Swing erected in communal grounds of flats: what reasons can be used to enforce its removal?
Could you please advise if a person living in a flat who erects a swing or trampoline in the communal grounds has to remove it subject to the following clause which is in the lease. (10) Not to do or permit or suffer to be done in or upon the demised premises or the state any act or thing which shall or may be or become a nuisance annoyance disturbance damage or injury to the Lessors or the Lessees or tenants of the Lessors or the owners or occupiers or Lessees or tenants of adjoining property of the neighbourhood for which may tend to depreciate the value of the Lessors’ property or of other tenants on the Estate or any person thereof or whereby any insurance for the time being affected on the block or individual flats therein or the said garages (including the ? premises) or other part of the Estate may be …….

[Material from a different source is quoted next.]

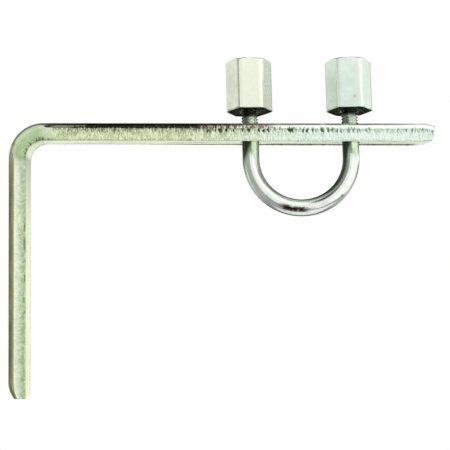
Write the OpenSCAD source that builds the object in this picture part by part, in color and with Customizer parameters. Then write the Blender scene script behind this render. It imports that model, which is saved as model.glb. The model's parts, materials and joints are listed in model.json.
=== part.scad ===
// Ladder stabilizer bracket: a bent flat bar and the U-bolt that clamps it to a ladder rung.
// +X runs along the arm to its free end, +Y across the bar and +Z up.
// The origin is the rung seat: the arm's underside, midway between the legs of the U-bolt.

/* [Flat bar] */
// Thickness of the bar
bar_t = 7.94; // [6.4:0.01:8.2]
// Width of the bar
bar_w = 38.1; // [32:0.1:50]
// Length of the arm, from the outer face of the leg to the free end
arm_len = 196.85; // [190:0.05:230]
// Height of the leg, from the top of the arm to the foot
leg_len = 127; // [90:0.5:200]
// Inside radius of the bend
bend_r = 8.2; // [6:0.1:12]

/* [Sheared ends] */
// Length over which the arm's top rolls down to its sheared end
arm_roll_len = 6; // [4:0.1:8]
// How far the top has rolled down at the arm's end
arm_roll_drop = 1.35; // [0.5:0.05:2]
// How far the sheared end of the arm leans under
arm_end_lean = 1.1; // [0:0.1:2]
// Length over which the leg's outer face rolls in to the foot
leg_roll_len = 7.5; // [5:0.1:12]
// How far the outer face has rolled in at the foot
leg_roll_in = 2.7; // [0.5:0.1:4]

/* [U-bolt] */
// Diameter of the rod
rod_d = 7.94; // [7:0.01:8.2]
// Clear width between the legs, for the rung
seat_w = 39; // [36:0.1:42]
// Length from the inside of the bend to the ends of the legs
inside_len = 60.3; // [57:0.1:70]
// Depth of the bend's inside below the arm, along the legs
seat_depth = 27.35; // [27:0.05:32]
// Chamfer on the ends of the legs
rod_chamfer = 0.9; // [0.5:0.1:1.2]
// Distance from the outer face of the leg to the middle of the U-bolt
seat_from_leg = 135.3; // [125:0.1:150]
// Diameter of the clearance holes in the arm
hole_d = 9.53; // [9.5:0.01:11]

/* [Tall hex nuts] */
// Width across the flats
nut_af = 19.05; // [16:0.05:20]
// Height of a nut
nut_h = 24.1; // [20:0.1:30]
// Radius to which the corners of the hexagon are dulled
nut_corner_r = 10.82; // [10.5:0.01:11]
// Width across the top face, inside its chamfer
nut_crown_d = 18.6; // [16:0.1:18.8]
// Height of the chamfer at the corners
nut_chamfer_h = 0.8; // [0.5:0.1:2.5]
// Radial play between a nut's bore and the rod
thread_play = 0.05; // [0.02:0.01:0.1]
// Gap from the arm up to the left nut, along its leg
left_nut_gap = 7.2; // [3:0.1:10]
// Gap from the arm up to the right nut, along its leg
right_nut_gap = 6.4; // [3:0.1:10]

/* [Hang of the loose U-bolt] */
// Lean of the leg ends towards +Y in their clearance holes
lean_back = 9.4; // [0:0.1:9.4]
// Lean of the leg ends towards the bracket's leg
lean_side = 1.4; // [0:0.1:1.4]
// Turn of the left nut on its leg
left_nut_turn = 4; // [-30:0.5:30]
// Turn of the right nut on its leg
right_nut_turn = -1.5; // [-30:0.5:30]

/* [Hidden] */
round_fn = 96;
past = 1;                                  // how far a cutter runs past the face it cuts
leg_x = -seat_from_leg;                    // outer face of the leg
arm_x = leg_x + arm_len;                   // free end of the arm
foot_z = bar_t - leg_len;                  // foot of the leg
outer_r = bend_r + bar_t;                  // outside radius of the bend
leg_pitch = (seat_w + rod_d) / 2;          // from the middle of the U-bolt to a leg's axis
bend_z = seat_w / 2 - seat_depth;          // height of the U-bend's centre, along the legs
leg_end_z = inside_len - seat_depth;       // height of the legs' ends, along the legs
straight_h = leg_end_z - rod_chamfer - bend_z;
arm_roll_r = roll_radius(arm_roll_len, arm_roll_drop);
leg_roll_r = roll_radius(leg_roll_len, leg_roll_in);
crown_r = nut_crown_d / 2;

// Radius of an arc that starts along a face and leaves it by drop over a length of run
function roll_radius(run, drop) = (run * run + drop * drop) / (2 * drop);

// The outline of the bent bar, in the plane of the bend
module bar_outline() {
  translate([leg_x + outer_r, 0]) square([arm_len - outer_r, bar_t]);
  translate([leg_x, foot_z]) square([bar_t, leg_len - outer_r]);
  translate([leg_x + outer_r, bar_t - outer_r]) intersection() {
    difference() {
      circle(r = outer_r, $fn = round_fn);
      circle(r = bend_r, $fn = round_fn);
    }
    translate([-outer_r - past, 0]) square(outer_r + past);
  }
}

// What the shears dragged off the top of the arm's end
module arm_end_cut() {
  difference() {
    translate([arm_x - arm_roll_len, bar_t - arm_roll_r]) square([arm_roll_len + past, arm_roll_r + past]);
    translate([arm_x - arm_roll_len, bar_t - arm_roll_r]) circle(r = arm_roll_r, $fn = round_fn);
  }
  polygon([[arm_x - arm_end_lean, -past], [arm_x, bar_t], [arm_x + past, bar_t], [arm_x + past, -past]]);
}

// What the shears dragged off the outer face at the foot
module foot_cut() {
  difference() {
    translate([leg_x - past, foot_z - past]) square([leg_roll_r + past, leg_roll_len + past]);
    translate([leg_x + leg_roll_r, foot_z + leg_roll_len]) circle(r = leg_roll_r, $fn = round_fn);
  }
}

// Seats its children on the loose U-bolt, which leans about the middle of the arm's thickness
module on_legs() {
  translate([0, 0, bar_t / 2])
    rotate([-lean_back, 0, 0])
      rotate([0, -lean_side, 0])
        translate([0, 0, -bar_t / 2]) children();
}

module bracket() {
  color("#c9d3bd") difference() {
    rotate([90, 0, 0]) linear_extrude(bar_w, center = true) difference() {
      bar_outline();
      arm_end_cut();
      foot_cut();
    }
    for (side = [-1, 1])
      translate([side * leg_pitch, 0, -past]) cylinder(d = hole_d, h = bar_t + 2 * past, $fn = round_fn);
  }
}

module u_bolt() {
  color("#cdd8cb") on_legs() {
    for (side = [-1, 1]) translate([side * leg_pitch, 0, bend_z]) {
      cylinder(d = rod_d, h = straight_h, $fn = round_fn);
      translate([0, 0, straight_h])
        cylinder(r1 = rod_d / 2, r2 = rod_d / 2 - rod_chamfer, h = rod_chamfer, $fn = round_fn);
    }
    translate([0, 0, bend_z]) rotate([-90, 0, 0])
      rotate_extrude(angle = 180, $fn = round_fn) translate([leg_pitch, 0]) circle(d = rod_d, $fn = round_fn);
  }
}

// A tall hex nut with its sharp-edged face down and its chamfered crown up
module tall_nut(side, gap, turn) {
  on_legs() translate([side * leg_pitch, 0, bar_t + gap]) rotate([0, 0, turn]) difference() {
    intersection() {
      cylinder(d = nut_af / cos(30), h = nut_h, $fn = 6);
      union() {
        cylinder(r = nut_corner_r, h = nut_h - nut_chamfer_h, $fn = round_fn);
        translate([0, 0, nut_h - nut_chamfer_h])
          cylinder(r1 = nut_corner_r, r2 = crown_r, h = nut_chamfer_h, $fn = round_fn);
      }
    }
    translate([0, 0, -past])
      cylinder(r = rod_d / 2 + thread_play, h = nut_h + 2 * past, $fn = round_fn);
  }
}

module nut_left() {
  color("#d6dccb") tall_nut(-1, left_nut_gap, left_nut_turn);
}

module nut_right() {
  color("#d3dfd2") tall_nut(1, right_nut_gap, right_nut_turn);
}

bracket();
u_bolt();
nut_left();
nut_right();
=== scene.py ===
import json
import math
import bmesh
import bpy
from mathutils import Matrix, Vector


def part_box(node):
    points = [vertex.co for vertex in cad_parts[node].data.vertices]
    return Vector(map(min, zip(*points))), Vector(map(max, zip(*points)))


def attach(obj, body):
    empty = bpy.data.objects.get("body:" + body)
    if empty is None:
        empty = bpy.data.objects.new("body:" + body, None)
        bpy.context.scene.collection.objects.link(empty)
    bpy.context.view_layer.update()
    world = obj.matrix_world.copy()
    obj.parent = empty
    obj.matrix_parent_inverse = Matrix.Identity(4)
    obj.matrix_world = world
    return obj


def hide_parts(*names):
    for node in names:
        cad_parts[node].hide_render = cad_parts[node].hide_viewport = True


# A ladder stabilizer: a flat bar bent into an L, and the U-bolt with two tall nuts that
# clamps it to a rung. Everything is in metres, +X along the arm, +Y across the bar, +Z up.
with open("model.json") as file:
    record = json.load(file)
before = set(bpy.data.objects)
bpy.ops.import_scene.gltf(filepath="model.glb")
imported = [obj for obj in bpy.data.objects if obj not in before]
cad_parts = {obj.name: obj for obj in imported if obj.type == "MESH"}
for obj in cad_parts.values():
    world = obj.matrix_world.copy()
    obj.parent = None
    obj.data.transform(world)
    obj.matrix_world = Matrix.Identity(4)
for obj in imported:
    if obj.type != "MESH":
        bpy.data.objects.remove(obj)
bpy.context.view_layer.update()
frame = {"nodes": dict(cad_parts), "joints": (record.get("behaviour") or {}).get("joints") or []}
scene = bpy.context.scene
mm = 0.001


# ---- node helpers: the same few work in geometry trees and in materials
class Wire:  # an output socket; sums and products of wires are Math nodes
    def __init__(self, tree, socket):
        self.tree = tree
        self.socket = socket

    def isVector(self):
        return self.socket.type == "VECTOR"

    def calc(self, operation, *others):
        node = self.tree.nodes.new("ShaderNodeMath")
        node.operation = operation
        for place, value in enumerate((self, *others)):
            feed(self.tree, node.inputs[place], value)
        return Wire(self.tree, node.outputs[0])

    def vector(self, operation, *others):
        node = self.tree.nodes.new("ShaderNodeVectorMath")
        node.operation = operation
        for place, value in enumerate((self, *others)):
            feed(self.tree, node.inputs["Scale" if operation == "SCALE" and place else place], value)
        isNumber = operation in ("LENGTH", "DOT_PRODUCT", "DISTANCE")
        return Wire(self.tree, node.outputs["Value" if isNumber else "Vector"])

    def __add__(self, other):
        return self.vector("ADD", other) if self.isVector() else self.calc("ADD", other)

    def __sub__(self, other):
        return self.vector("SUBTRACT", other) if self.isVector() else self.calc("SUBTRACT", other)

    def __mul__(self, other):
        return self.vector("SCALE", other) if self.isVector() else self.calc("MULTIPLY", other)

    def __truediv__(self, other):
        return self.calc("DIVIDE", other)

    def __rsub__(self, other):
        return put(self.tree, "ShaderNodeMath", {0: other, 1: self}, operation="SUBTRACT")[0]

    def __rtruediv__(self, other):
        return put(self.tree, "ShaderNodeMath", {0: other, 1: self}, operation="DIVIDE")[0]

    __radd__ = __add__
    __rmul__ = __mul__

    def ramp(self, low, high, start=0.0, end=1.0):  # smooth step from start to end
        node = self.tree.nodes.new("ShaderNodeMapRange")
        node.interpolation_type = "SMOOTHSTEP"
        for place, value in enumerate((self, low, high, start, end)):
            feed(self.tree, node.inputs[place], value)
        return Wire(self.tree, node.outputs[0])

    def parts(self):  # x, y and z of a vector
        node = self.tree.nodes.new("ShaderNodeSeparateXYZ")
        feed(self.tree, node.inputs[0], self)
        return [Wire(self.tree, output) for output in node.outputs]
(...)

If you sought to enforce this covenant in the lease a court would have to take a view on whether it is a nuisance or annoyance. If it is obstructive or causes noise then it is possible but by no means certain. It may also be a health and safety risk if it does not comply with regulations concerning the erection of playground equipment which almost certainly jeopardise the insurance position.

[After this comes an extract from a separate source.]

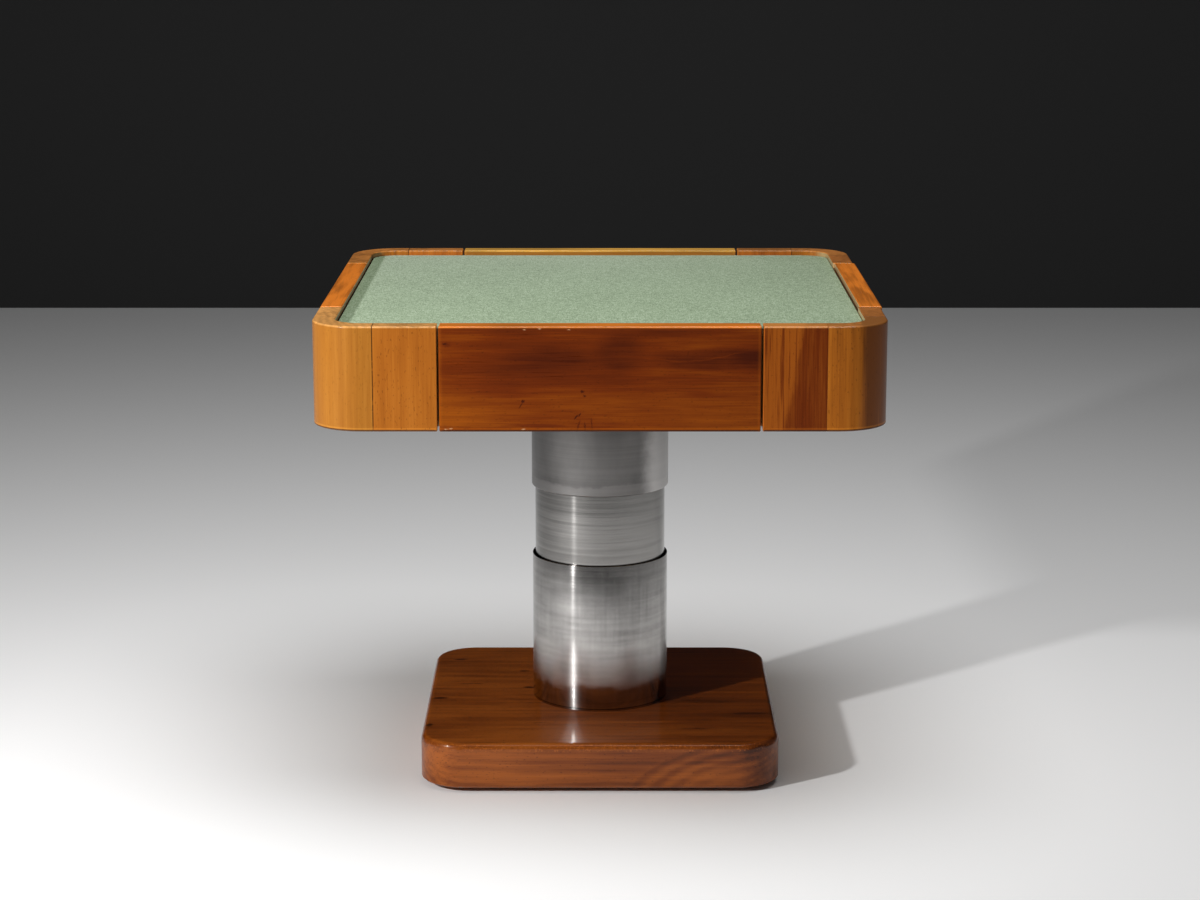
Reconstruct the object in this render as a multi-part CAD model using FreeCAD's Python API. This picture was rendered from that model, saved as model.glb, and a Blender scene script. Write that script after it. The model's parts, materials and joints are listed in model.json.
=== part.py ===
import FreeCAD, Part
import os
from math import cos, sin, radians

# An adjustable game table on a screw column.
# Lengths are millimetres. The origin is the middle of the base on the floor.
# X runs to the right, Y away from the front and Z up.

V = FreeCAD.Vector
os.makedirs("parts", exist_ok=True)

# The rim: posts, staves and drawer faces share one section
top_side = 852.0
top_height = 760.0
rim_width = 34.0
rim_height = 156.0
corner_radius = 76.0
post_straight = 17.5
rim_top_round = 3.0
round_steps = 3
rim_inner_bevel = 1.2
rim_foot_bevel = 1.2
end_ease = 1.2

# The boards inside the rim
felt_recess = 8.0
felt_thickness = 2.0
board_thickness = 18.0
board_gap = 1.5
floor_board_thickness = 15.0
floor_board_rise = 1.5
finger_notch_depth = 30.0

# Drawers. The corner between two of them is a post and two staves.
corner_length = 190.5
face_gap = 3.0
face_overhang = 9.5
drawer_held_length = 44.0
right_drawer_ajar = 3.0
drawer_clearance = 2.0
drawer_wall = 12.0
drawer_floor = 6.0
drawer_floor_groove = 5.0
drawer_floor_lift = 8.0
drawer_under_gap = 4.0
drawer_side_height = 77.0
drawer_stop_upstand = 6.0
key_length = 10.0
key_neck = 7.0
key_head = 10.0
tail_neck = 14.0
tail_head = 18.0
tail_spacing = 32.0
finger_groove_setback = 55.5
finger_groove_foot = 6.0
finger_groove_depth = 9.0
finger_groove_lip = 4.0
finger_groove_height = 18.0

# Bays that the drawers run in
bay_side_gap = 1.5
bay_wall = 15.0
core_gap = 6.0
runner_bite = 5.5
runner_slack = 0.5
runner_height = 13.6
runner_play = 0.2
runner_setback = 7.0
runner_rear_gap = 18.0
runner_rise = 46.5
groove_stop_gap = 1.0
batten = 25.0
stop_width = 15.0
stop_height = 10.0
stop_side_gap = 26.0
stop_gap = 1.0

# Base
base_side = 563.0
base_corner_radius = 68.0
base_thickness = 72.0
base_top_round = 10.0
base_foot_bevel = 3.0
foot_height = 8.0
foot_radius = 25.0
foot_inset = 66.5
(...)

In public areas such as parks and playgrounds, surfaces have to comply with the EN1177 standard basically this means it should, be self draining and non-slip in order to do things like safely stop muddy patches under swings. Most new playgrounds now come with heavy rubber tiles or playbark to the necessary depth (according to the equipment used) though playbark can also be attractive to animals who see it as a large toilet.
It is generally now recognised that gravel is not a suitable surface for a play area. Sand, of the correct type can be OK under the right conditions and depth; sand though, is more likely to cause a hazard by being thrown or eaten by younger children so supervision by parents in public playgrounds is a must.
Also, small toys can get lost or hidden by sand, as can stones or sharp twigs, and again sand may attract animals so In fact, there are such stringent rules in place for public area play equipment that the hazards actually arise from poor or infrequent inspection and /or maintenance or vandalism which cause cuts, bruises or falls. It's important that if you see any equipment that is in disrepair that you report it to the owners of the land so that it can be closed off until repaired.
If you are an aggrieved tenant of another flat in the block then you will have to approach the Lessor and request action. You should bear in mind, however, that the lease probably says that if you want the Lessor to enforce the covenants in the Lease then you will have to pay the Lessor's costs.
Finally, the question of nuisance or annoyance is probably a red herring because this clause in the lease only relates to "the demised premises" and the swing/trampoline has been erected in the communal area. A lessee can only do what is authorised under the lease and it is highly unlikely that constructing a swing/trampoline in the communal area is so authorised. The lease probably grants rights to use the communal area but we would argue that putting up a swing goes beyond "use" in the normal sense in which case the Lessor should demand that it be removed.